Your task is to repeat only the lines from the one with "The Blender code" through the one with "of a barrel.", exactly as they stand, both ends included.

== Material to process ==
• • •

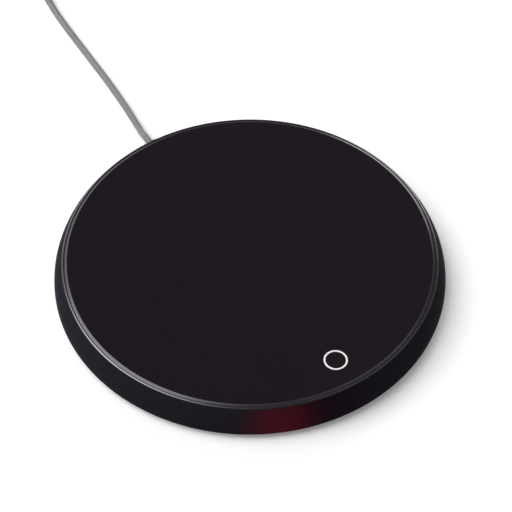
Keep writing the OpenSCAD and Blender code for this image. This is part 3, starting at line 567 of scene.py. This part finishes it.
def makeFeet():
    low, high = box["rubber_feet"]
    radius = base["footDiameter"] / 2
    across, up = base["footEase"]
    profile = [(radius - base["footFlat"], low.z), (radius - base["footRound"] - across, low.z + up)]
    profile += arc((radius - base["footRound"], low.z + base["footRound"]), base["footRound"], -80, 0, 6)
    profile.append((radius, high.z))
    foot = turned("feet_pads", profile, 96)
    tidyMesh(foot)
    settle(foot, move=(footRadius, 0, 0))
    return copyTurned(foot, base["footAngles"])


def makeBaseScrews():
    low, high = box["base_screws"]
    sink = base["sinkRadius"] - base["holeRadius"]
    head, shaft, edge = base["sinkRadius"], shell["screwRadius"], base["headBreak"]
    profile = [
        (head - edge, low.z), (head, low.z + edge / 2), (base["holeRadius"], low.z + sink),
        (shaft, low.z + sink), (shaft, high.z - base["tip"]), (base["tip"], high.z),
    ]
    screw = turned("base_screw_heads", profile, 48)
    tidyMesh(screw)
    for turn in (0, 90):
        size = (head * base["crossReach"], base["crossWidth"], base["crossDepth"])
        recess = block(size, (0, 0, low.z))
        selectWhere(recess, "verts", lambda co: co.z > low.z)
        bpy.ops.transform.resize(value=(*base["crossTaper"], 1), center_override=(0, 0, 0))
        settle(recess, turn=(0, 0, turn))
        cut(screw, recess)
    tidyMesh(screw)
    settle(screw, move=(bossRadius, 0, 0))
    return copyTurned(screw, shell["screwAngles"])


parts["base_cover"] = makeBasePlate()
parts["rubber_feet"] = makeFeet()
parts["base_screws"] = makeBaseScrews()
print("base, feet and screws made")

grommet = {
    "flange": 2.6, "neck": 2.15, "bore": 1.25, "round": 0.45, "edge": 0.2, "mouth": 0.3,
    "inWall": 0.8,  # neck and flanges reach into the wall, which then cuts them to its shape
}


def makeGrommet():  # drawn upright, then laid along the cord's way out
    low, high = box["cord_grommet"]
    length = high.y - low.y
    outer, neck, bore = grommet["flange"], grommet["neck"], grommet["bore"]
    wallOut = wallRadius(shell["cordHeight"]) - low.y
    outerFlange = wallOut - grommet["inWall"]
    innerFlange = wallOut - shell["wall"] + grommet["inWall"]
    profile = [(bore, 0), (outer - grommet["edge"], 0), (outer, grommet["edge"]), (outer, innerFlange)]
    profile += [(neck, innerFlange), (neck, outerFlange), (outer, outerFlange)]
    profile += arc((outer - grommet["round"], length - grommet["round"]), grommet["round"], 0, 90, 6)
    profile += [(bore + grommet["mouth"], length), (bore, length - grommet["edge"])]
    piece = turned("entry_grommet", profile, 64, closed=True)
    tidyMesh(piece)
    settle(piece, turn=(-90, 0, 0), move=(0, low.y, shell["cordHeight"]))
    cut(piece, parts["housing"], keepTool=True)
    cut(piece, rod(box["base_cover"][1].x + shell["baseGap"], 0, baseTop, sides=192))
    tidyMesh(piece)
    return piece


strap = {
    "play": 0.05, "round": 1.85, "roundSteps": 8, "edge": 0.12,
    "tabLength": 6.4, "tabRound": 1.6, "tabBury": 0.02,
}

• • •

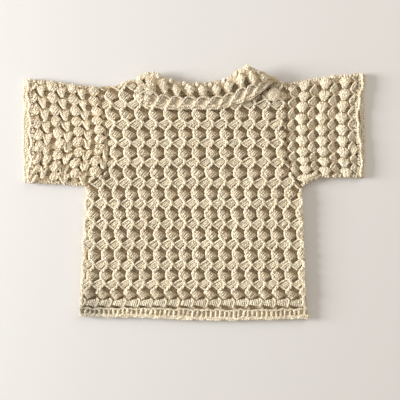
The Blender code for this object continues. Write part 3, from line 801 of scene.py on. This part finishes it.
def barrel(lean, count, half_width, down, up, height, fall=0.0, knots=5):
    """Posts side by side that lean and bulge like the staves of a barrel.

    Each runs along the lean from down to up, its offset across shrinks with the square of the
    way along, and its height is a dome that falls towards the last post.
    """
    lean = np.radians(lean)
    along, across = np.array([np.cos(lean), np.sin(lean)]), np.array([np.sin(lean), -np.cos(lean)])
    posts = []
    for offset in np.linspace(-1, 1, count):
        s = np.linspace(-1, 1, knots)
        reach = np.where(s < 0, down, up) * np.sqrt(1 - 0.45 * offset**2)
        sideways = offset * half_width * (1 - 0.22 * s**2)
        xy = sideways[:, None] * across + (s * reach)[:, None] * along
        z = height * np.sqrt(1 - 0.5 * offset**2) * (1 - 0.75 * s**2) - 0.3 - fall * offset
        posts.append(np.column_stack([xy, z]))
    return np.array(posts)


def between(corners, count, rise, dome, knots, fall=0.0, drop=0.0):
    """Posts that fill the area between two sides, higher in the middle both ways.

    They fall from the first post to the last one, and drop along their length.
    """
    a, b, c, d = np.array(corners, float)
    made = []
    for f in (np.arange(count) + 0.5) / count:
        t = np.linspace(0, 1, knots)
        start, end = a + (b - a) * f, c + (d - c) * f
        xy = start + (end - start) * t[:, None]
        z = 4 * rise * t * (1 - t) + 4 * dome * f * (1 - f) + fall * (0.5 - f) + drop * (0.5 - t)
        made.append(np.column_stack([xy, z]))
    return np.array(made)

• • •

== Task output ==
The Blender code for this object continues. Write part 3, from line 801 of scene.py on. This part finishes it.
def barrel(lean, count, half_width, down, up, height, fall=0.0, knots=5):
    """Posts side by side that lean and bulge like the staves of a barrel.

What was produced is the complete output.